だからこそ、まるでテストの課題が出され、その回答方法もある程度分かるものの、テスト期間中に、息抜きに遊びに出かけるような行動を取る。そうすれば、自分自身が満たされて、ストレスが解消できるからだ。

「早く自分の(好きにできる)時間が欲しい」思考を活用する

また、彼らは、御用聞き営業マンとは逆で、自由な発想が進んでいる。極端に言えば「うまくやって、早く自分の休みを確保したいなー」と常に考えて、悶々としながら営業している。

傍からみたら、行動量も普通で、追い込んでいないように見えるが、いきなり爆発的な結果を出すこともある。なぜこれだけアップダウンがあるかと言えば、瞬発力が高いからだ。

しかし瞬発力が高い分、継続力がない。うまくいかなかった時に、「ほーら、また認められないじゃん」と、ヘソを曲げてしまうようなタイプだ。ぜひ、上司であるあなたには、その思考を逆手にとって欲しいのだ。

目標達成の処方:軽い気持ちで応援する

大切なのは、成果が出ないときの日常対応だ。とにかく重くしないこと。「大丈夫、あのときも上手に出来たじゃん。もう一回、頑張ってこい〜」と、友達におやつをシェアするくらいのイメージで、営業しているイメージをインプットさせれば、彼らはまた動き始める。

そうすることで、悶々とする思考に遮られて、行動が止まってしまう時間を減らしながら、目標達成に邁進させていくことが可能なのだ。

③自立型営業マン:具体的に行動に移しそうに見える

目標数字を聞いた途端、顧客リストをじっとみたかと思ったら、何やら資料を作ったり連絡を取り出したりしたら、おそらく自立型営業マンだろう。
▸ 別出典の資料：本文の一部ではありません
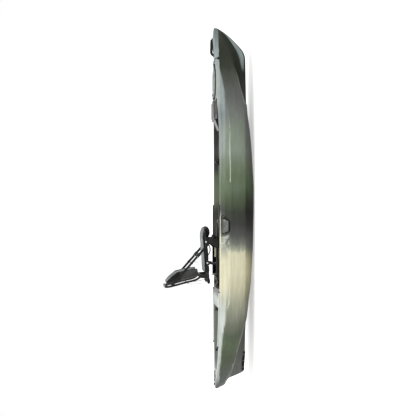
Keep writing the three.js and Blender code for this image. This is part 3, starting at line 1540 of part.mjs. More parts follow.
// Back pad: a curved shell with wings at both sides
const backPadLow = 9;
const backPadHigh = topTubeLevel - backTubeRadius;
const backPadOutside = 8;
const backPadWing = 112;
const backPadThickness = 34;
const backPadEdge = 15;
const backPadRear = -6;
const backPadReachShares = smoothCurve([[0, 0.84], [0.3, 0.97], [0.55, 1], [0.8, 0.74], [1, 0.4]]);
const backPadWidthShares = smoothCurve([[0, 0.955], [0.3, 1], [0.6, 0.99], [0.85, 0.93], [1, 0.8]]);
const backPadPlaceShares = [0, 0.02, 0.06, 0.18, 0.3, 0.31, 0.32, 0.45, 0.6, 0.72, 0.84, 0.93, 0.98, 1];
const backPadChannelShare = 0.31;
const backPadEndShare = 0.06;
const backPadLowShares = [0.45, 0.6];
const backPadWingPower = 2.6;
const backPadTaperPower = 1.5;
const backPadRearShares = [0, 0.25, 0.45, 0.62, 0.78, 0.9, 0.98];
const backPadFrontShares = [0.97, 0.88, 0.74, 0.58, 0.42, 0.24, 0];

function backPadSection(share) {
  const z = mix(backPadLow, backPadHigh, share);
  const round = Math.sqrt(Math.min(ramp(share, 0, backPadEndShare), ramp(share, 1, 1 - backPadEndShare)));
  const half = (railHalfSpan + backPadOutside) * backPadWidthShares(share);
  const reach = backPadWing * backPadReachShares(share);
  const channel = Math.abs(share - backPadChannelShare) < tiny ? padChannelDepth : 0;
  const [lowBody, lowEdge] = backPadLowShares;
  const thickness = mix(lowBody, 1, round) * backPadThickness - channel;
  const edge = mix(lowEdge, 1, round) * backPadEdge;
  const rearAt = (across) => backPadRear + (reach - backPadEdge) * across ** backPadWingPower;
  const thickAt = (across) => mix(thickness, edge, across ** backPadTaperPower);
  const rear = backPadRearShares.map((across) => [rearAt(across), half * across]);
  const tip = [rearAt(1) + edge / 2, half];
  const front = backPadFrontShares.map((across) => (
    [rearAt(across) + thickAt(across), half * across]
  ));
  const points = [...rear, tip, ...front];
  const port = points.map(([x, y]) => at(x, y, z));
  const starboard = points.slice(1, -1).reverse().map(([x, y]) => at(x, -y, z));
  return [...port, ...starboard];
}

addPiece(back, "back_pad", loft(backPadPlaceShares.map(backPadSection)), "fabric");

// Straps and cords of the seat: webbing from the rails to the backrest, and a cord behind it
const strapWidth = 28;
const strapThickness = 2.5;
const strapClear = 0.6;
const buckleShare = 0.36;
const buckleLength = 44;
const buckleWidth = 36;
const buckleThickness = 8;

function fromBack(x, z) {
  const run = at(-Math.sin(backLean), 0, Math.cos(backLean));
  const forward = at(Math.cos(backLean), 0, Math.sin(backLean));
  return hub.clone().addScaledVector(forward, x).addScaledVector(run, z);
}

function reclineStrap() {
  const low = onRail(-strapPegAlongRail);
  const high = fromBack(-backTubeOffset, strapPegUpBack);
  const run = high.clone().sub(low).normalize();
  const length = high.distanceTo(low);
  const margin = strapPegRadius + strapClear;
  const middle = (railHalfSpan + seatTubeRadius + strapPegOut) / 2;
  const web = spanBox(
    at(margin, -strapThickness / 2, -strapWidth / 2),
    at(length - margin, strapThickness / 2, strapWidth / 2),
  );
  const buckleAt = length * buckleShare;
  const buckle = spanBox(
    at(buckleAt - buckleLength / 2, -buckleThickness / 2, -buckleWidth / 2),
    at(buckleAt + buckleLength / 2, buckleThickness / 2, buckleWidth / 2),
  );
  const up = at(-run.z, 0, run.x);
  return framed(join(web, buckle), atY(low, middle), run, up);
}

addPair(seat, "recline_strap", reclineStrap(), "webbing");

// The cord's route is chosen by hand in the seat's own frame, behind the upright down to the rail. The middle
// value is the share of the way out from the upright to the rail
const backCordRadius = 2;
const backCordRoute = [
  [-386.4, 0, 283], [-391.6, 0.12, 262], [-393, 0.41, 205], [-385, 0.76, 150], [-376, 1, 112], [-373, 1, 90.2],
];
const backCordPoints = backCordRoute.map(([x, out, z]) => at(x, mix(backHalfSpan, railHalfSpan, out), z));
addPair(seat, "back_cord", tube(backCordPoints, backCordRadius, 8, 24), "webbing");

export default kayak;
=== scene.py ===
# %% [markdown]
# A sit-on-top fishing kayak with a folding frame seat. The hull is one hollow shell of rotomoulded
# polyethylene, so its colours are mixed in the powder and run along the boat in soft streaks.
# Everything here is in metres: +X points to the bow, +Y to port and +Z up, with the ground at zero.

# %% Load the fixed frame
import math

import bmesh
import bpy
import numpy as np
from mathutils import Matrix, Vector


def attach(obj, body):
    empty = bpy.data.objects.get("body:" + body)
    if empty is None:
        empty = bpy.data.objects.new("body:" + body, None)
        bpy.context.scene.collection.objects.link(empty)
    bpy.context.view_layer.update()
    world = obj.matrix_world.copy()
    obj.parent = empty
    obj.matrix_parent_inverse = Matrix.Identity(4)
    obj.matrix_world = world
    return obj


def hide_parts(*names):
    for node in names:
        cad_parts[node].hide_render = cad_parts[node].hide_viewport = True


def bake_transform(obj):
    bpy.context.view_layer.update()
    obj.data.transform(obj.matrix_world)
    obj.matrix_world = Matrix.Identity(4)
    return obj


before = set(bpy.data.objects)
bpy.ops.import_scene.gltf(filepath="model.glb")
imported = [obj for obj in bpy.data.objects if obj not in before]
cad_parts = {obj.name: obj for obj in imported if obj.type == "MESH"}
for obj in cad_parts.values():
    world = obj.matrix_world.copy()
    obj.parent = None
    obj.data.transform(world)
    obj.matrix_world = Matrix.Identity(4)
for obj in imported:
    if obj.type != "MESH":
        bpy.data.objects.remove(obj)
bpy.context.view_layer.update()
MM = 0.001
bpy.context.scene.view_settings.view_transform = "Standard"

# %% [markdown]
# The photograph is a side view from the starboard side, a few degrees above level, through a long
# lens. It was stored turned by a quarter, so the camera is rolled: the bow points up in the picture.

# %% Camera


def held(name, data):
    """A new object in the scene."""
    made = bpy.data.objects.new(name, data)
    bpy.context.scene.collection.objects.link(made)
    return made


PICTURE_WIDTH = 4.109
CAMERA_DISTANCE = 13.0
CAMERA_ELEVATION = math.radians(4)
AIM = Vector((0, 0, 0.428))

lift, level = math.sin(CAMERA_ELEVATION), math.cos(CAMERA_ELEVATION)
camera_data = bpy.data.cameras.new("camera")
camera_data.sensor_width = 36
camera_data.lens = camera_data.sensor_width * CAMERA_DISTANCE / PICTURE_WIDTH
camera = held("camera", camera_data)
bpy.context.scene.camera = camera
to_camera = Vector((0, -level, lift))
picture_right = Vector((0, -lift, -level))
picture_up = Vector((1, 0, 0))
turn = Matrix((picture_right, picture_up, to_camera)).transposed().to_4x4()
camera.matrix_world = Matrix.Translation(AIM + to_camera * CAMERA_DISTANCE) @ turn
camera_data.clip_end = 60
print("lens", round(camera_data.lens, 1), "mm")

# %% [markdown]
# Materials are built by one function that adds a node, sets its fields and joins its inputs.
# Colours are written as the sRGB hex values that a picture would show, and turned to linear here.

# %% Material helpers


def linear(hex_colour):
    """An sRGB hex colour as the linear RGBA that a shader wants."""
    parts = [int(hex_colour[i : i + 2], 16) / 255 for i in (0, 2, 4)]
    return tuple(c / 12.92 if c <= 0.04045 else ((c + 0.055) / 1.055) ** 2.4 for c in parts) + (1.0,)


def add(tree, kind, inputs=None, **settings):
    """Adds a node. inputs maps a socket's name or place to a value or to another node's socket."""
    made = tree.nodes.new(kind)
    for field, value in settings.items():
        setattr(made, field, value)
    for name, value in (inputs or {}).items():
        if isinstance(value, bpy.types.NodeSocket):
            tree.links.new(value, made.inputs[name])
        else:
            made.inputs[name].default_value = value
    return made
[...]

彼らは、テストの課題が出されながらも、その課題に疑問を持ち、自分なりの課題解決を始める。相手の課題を、問題解決できる自分でないと不安だからだ。

「結果が出ないと価値がない」思考をうまく活用する

結果を出すことが自分自身の存在価値だと思っている彼らは、何も言わなくても目標達成の意味を理解しているから、動いているだろう。

いわゆる優秀人材と言われる人たちがこのグループだ。自身の成果が伸びているのであれば、周囲のメンバーの成果を心配することもするかもしれない。
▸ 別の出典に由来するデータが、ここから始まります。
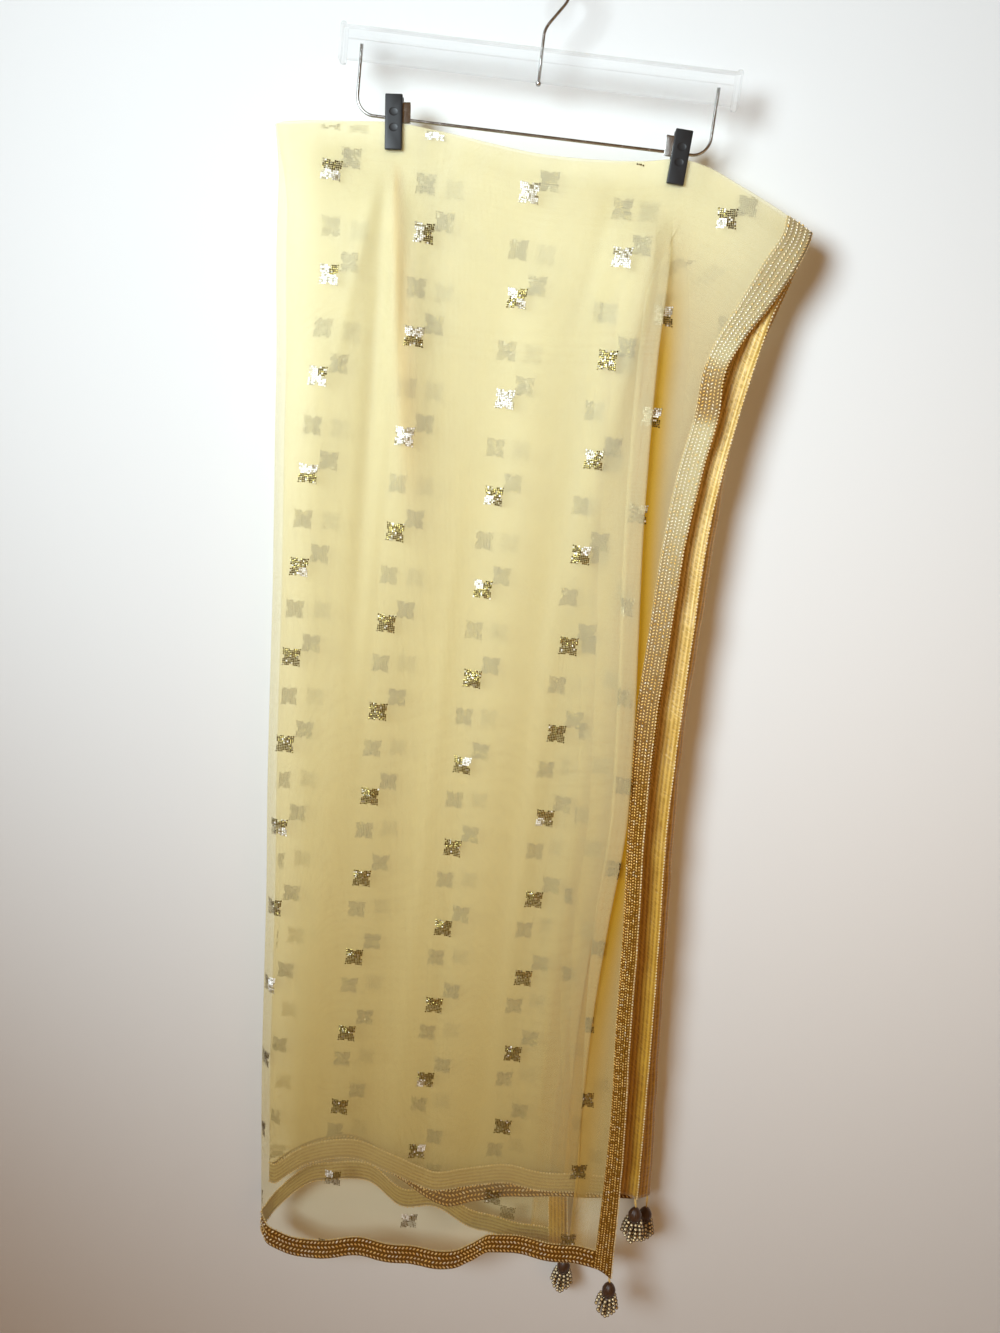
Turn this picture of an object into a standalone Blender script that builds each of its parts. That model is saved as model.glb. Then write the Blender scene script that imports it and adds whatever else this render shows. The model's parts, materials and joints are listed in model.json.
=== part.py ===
"""Dupatta stole on a clip hanger.

A long net dupatta is folded end over end and then in half down its length, and hangs
by the top fold from the two clips of a clear hanger. Four layers of net lie one behind
the other, each with a beaded tape down its long edge and along its short end, and a
tassel at its corner.

Metres, +Z up. The origin is the underside of the hook's crown, and the front faces -Y.
"""

import math
from collections import namedtuple

import bmesh
import bpy
from mathutils import Matrix, Vector

# Cloth: walls, seams and tapes
NET_WALL = 0.0010
TAPE_WALL = 0.0014
SEAM = 0.0003
TAPE_WIDTH = 0.025
TAPE_SHOWN = 0.92 * TAPE_WIDTH
TAPE_TURN_SHARE = 0.8
TAPE_TURN_HEAD = 0.24
TAPE_TURN_EASE = 0.12

# Cloth: how far the layers stand apart, and how that eases in from the clips and folds
PINCHED_HALF_GAP = (NET_WALL + SEAM) / 2
TOP_HALF_GAP = 0.0006
LAYER_HALF_GAP = 0.0040
PAIR_AT_TOP = 0.0035
PAIR_SPREAD = 0.0060
TOP_ROUNDING = 0.035
FOLD_ROUNDING = 0.014
INNER_FOLD_INSET = 0.010
CLIP_RELEASE_START = 0.012
SPREAD_RELEASE = 0.080
FOLD_RELEASE = 0.050

# Cloth: the pleat's section, its bends as shares of its depth, and the ripples at the hems
CREST_ROUNDING = 0.008
BULGE_REACH = 0.075
CREST_BEND = 0.28
TUCK_BEND = 0.25
BEND_CORNER = math.radians(60)
RIPPLE_HEAD = 1.0
RIPPLE_EASE = 0.35
RIPPLE_LEFT = -0.17
RIPPLE_SIDE_EASE = 0.06
RIPPLES_PER_METRE = 15

# Cloth: the rows and columns of its surfaces
HANG_DROP = 0.165
NET_ROWS = 21
ROWS_CLOSER_AT_TOP = 1.6
LEFT_FOLD_COLUMNS = (0.0, 0.004, 0.010)
MAIN_COLUMNS = 15
TAPE_COLUMNS = 2
HEM_ROWS = 2

# Hanger
WIRE_RADIUS = 0.0015
WIRE_FIT = 0.0003
HOOK_INNER_RADIUS = 0.0185
HOOK_BEND_DROP = 0.052
HOOK_BEND_ANGLE = -37
HOOK_END_ANGLE = 205
HOOK_HEAD = 0.003
BAR_HALF_LENGTH = 0.1945
BAR_TOP = 0.070
BAR_BOTTOM = 0.099
BAR_WEB_DEPTH = 0.008
BAR_RIB_DEPTH = 0.012
BAR_RIB_HEIGHT = 0.0095
BAR_INSET = 0.002
LIP_LENGTH = 0.0065
LIP_DEPTH = 0.016
LIP_HEIGHT = 0.035
BAIL_X = 0.1735
BAIL_DROP = 0.1465
BAIL_CORNER = 0.017
BAIL_SOCKET = 0.014
CLIP_WIDTH = 0.017
CLIP_HEIGHT = 0.050
CLIP_TOP_DROP = 0.126
CLIP_PLATE = 0.0035
JAW_HALF_GAP = 3 * PINCHED_HALF_GAP + NET_WALL / 2 + SEAM
SPRING_WIDTH = 0.022
SPRING_TOP_DROP = 0.1315
SPRING_FOOT_DROP = 0.1503
SPRING_SHEET = 0.0005
SPRING_SHIFT = 0.00475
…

ただ、そんな彼らでも市場環境などの状況によって、売上が伸び悩むときもある。その時が、上司が気をかける瞬間である。

目標達成の処方:結果が出ないときほど、存在価値を認める

大切なのは、結果が出ないときほど、存在価値を認めることである。前述の通り、目標数字について理解しているし、それに自立思考をもって取り組んでいる彼らに対して、また目標数字の話をしても、モチベーションは変わらない。

実は結果が出ないときほど、感情的には不安になっている。「数字に関わらず、お前はよくやっているよ、お前の価値は変わらないよ」と接するイメージで、やり方などのアドバイスは一切必要なく、価値を認めてあげることが重要だ。
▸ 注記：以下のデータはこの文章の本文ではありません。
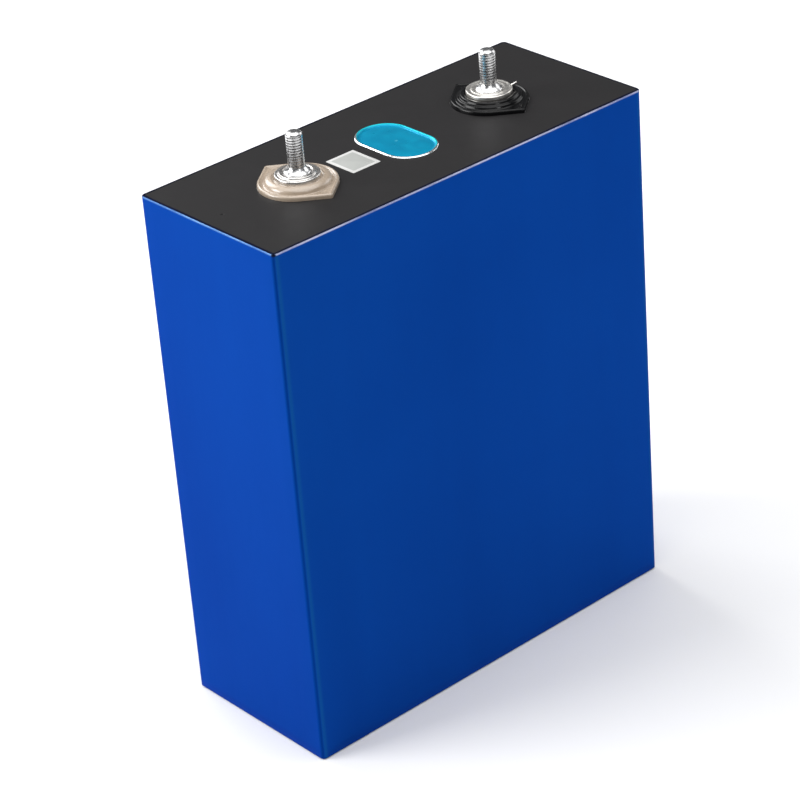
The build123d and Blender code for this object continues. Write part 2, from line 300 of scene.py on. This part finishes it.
def blue_film_look():
    """Blue film: a painted highlight along the folded top edge, near-black on its lip and just
    under it and at the top of each corner, and down each vertical corner a painted shade line
    beside a painted highlight.
    """
    look = Look("blue_film", Specular_IOR_Level=0.01, Metallic=0.35,
                Specular_Tint=(0.04, 0.30, 1.0, 1.0))
    from_end = look.maths("SUBTRACT", WRAP_HIGH.x * MM, look.maths("ABSOLUTE", look.axis("X")))
    from_front = look.maths("SUBTRACT", WRAP_HIGH.y * MM, look.maths("ABSOLUTE", look.axis("Y")))
    drawn = look.noise(34.0, 3.0, vector=look.stretched((1.0, 1.0, 0.1)))
    shade = look.maths("ADD", look.ramp(look.noise(9.0, 2.0), 0.3, 0.7, 0.0, 0.6),
                       look.ramp(drawn, 0.3, 0.7, 0.0, 0.4))
    body = look.mix(shade, (0.0026, 0.046, 0.280), (0.0036, 0.058, 0.332))
    # Down each vertical corner: a painted shade line (crease), with a painted highlight just past
    # it.
    past_corner = look.maths("SUBTRACT", from_end, from_front)
    crease = look.maths("MULTIPLY", look.ramp(past_corner, -1.5 * MM, -0.4 * MM),
                        look.ramp(past_corner, 0.2 * MM, 0.6 * MM, 1.0, 0.0))
    corner_highlight = look.maths("MULTIPLY", look.ramp(past_corner, 0.5 * MM, 1.0 * MM),
                         look.ramp(past_corner, 1.8 * MM, 2.7 * MM, 0.7, 0.0))
    body = look.mix(crease, body, (0.0008, 0.032, 0.210))
    body = look.mix(corner_highlight, body, (0.0060, 0.082, 0.290))
    height = look.axis("Z")
    # Painted highlight along the fold over the top edge, dimmer on the end walls.
    fold = look.maths("MULTIPLY", look.ramp(height, (FACE - 0.85) * MM, (FACE - 0.4) * MM),
                      look.ramp(look.noise(55.0, 3.0), 0.35, 0.62, 0.45, 1.0))
    pale = look.mix(look.ramp(from_end, 0.5 * MM, 1.5 * MM),
                    (0.17, 0.33, 0.62), (0.62, 0.64, 0.86))
    edged = look.mix(fold, body, pale)
    # Near-black on the lip and just under it, and at the top of each corner.
    near_corner = look.ramp(look.maths("MAXIMUM", from_end, from_front),
                            0.9 * MM, 1.5 * MM, 1.0, 0.0)
    dark_corner_top = look.maths("MULTIPLY", near_corner,
                     look.ramp(height, (FACE - 1.3) * MM, (FACE - 0.8) * MM))
    over = look.ramp(height, (FACE - 0.16) * MM, (FACE - 0.02) * MM)
    look.colour(look.mix(look.maths("MAXIMUM", over, dark_corner_top), edged, (0.008, 0.010, 0.022)))
    fine = look.noise(420.0, 3.0, vector=look.stretched((1.0, 1.0, 0.25)))
    look.roughness(look.ramp(fine, 0.3, 0.7, 0.28, 0.38))
    look.bump(look.noise(14.0, 2.0, distortion=0.4), 0.9, 0.20)
    look.bump(look.noise(1500.0, 2.0), 0.004, 0.12)
    return look.material


PIT = (-78.0, 1.5, 0.0)     # small pit pressed in the black sheet


def black_sheet_look():
    """Matt black sheet with a fine grain and one small pit near the positive end, darkened with
    painted shade.
    """
    look = Look("black_sheet", Specular_IOR_Level=0.16)
    broad = look.noise(30.0, 4.0)
    grain = look.noise(2600.0, 3.0, 0.6)
    black = look.mix(broad, (0.0148, 0.0142, 0.0148), (0.0180, 0.0172, 0.0178))
    from_pit = look.add("ShaderNodeVectorMath", operation="LENGTH")
    look.link(look.stretched((1.0, 1.0, 0.0), PIT), from_pit.inputs[0])
    pit = look.ramp(from_pit.outputs["Value"], 0.35 * MM, 0.7 * MM, 1.0, 0.0)
    # Painted shade: the pit is coloured darker than the sheet round it.
    look.colour(look.mix(pit, black, (0.002, 0.002, 0.002)))
    look.bump(look.maths("SUBTRACT", 1.0, pit), 0.15)
    look.roughness(look.ramp(look.noise(160.0, 4.0), 0.3, 0.7, 0.46, 0.51))
    look.bump(grain, 0.03, 0.35)
    look.bump(look.noise(28.0, 1.0), 0.12, 0.03)
    return look.material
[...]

そうすることで、かれらの自己重要感は満たされる。だからといって、結果を出さないわけにはいかないと思っているから、また走り出すのだ。

まとめ:パズルの欠片としてみる重要性

以上、3タイプの反応について、説明をした。

ぜひ、明日から部下との1on1や普段のコミュニケーションの中で、反応を注意深く見極めて頂きたい。この診断がズレてしまったら、処方がとんでもないことになってしまうからだ。見極め方について、より詳しく知りたい方は、下記レポートをみてほしい。

また、どのタイプと接するときにでも重要な事は、「チームに必要な人材であり、自分も含め成長過程の中にいる」という思考で部下と接することである。人間、完璧な人はいない。パズルのピースは、どんな絵柄でも1ピース欠けたら完成しないことを心に留めていただきたい。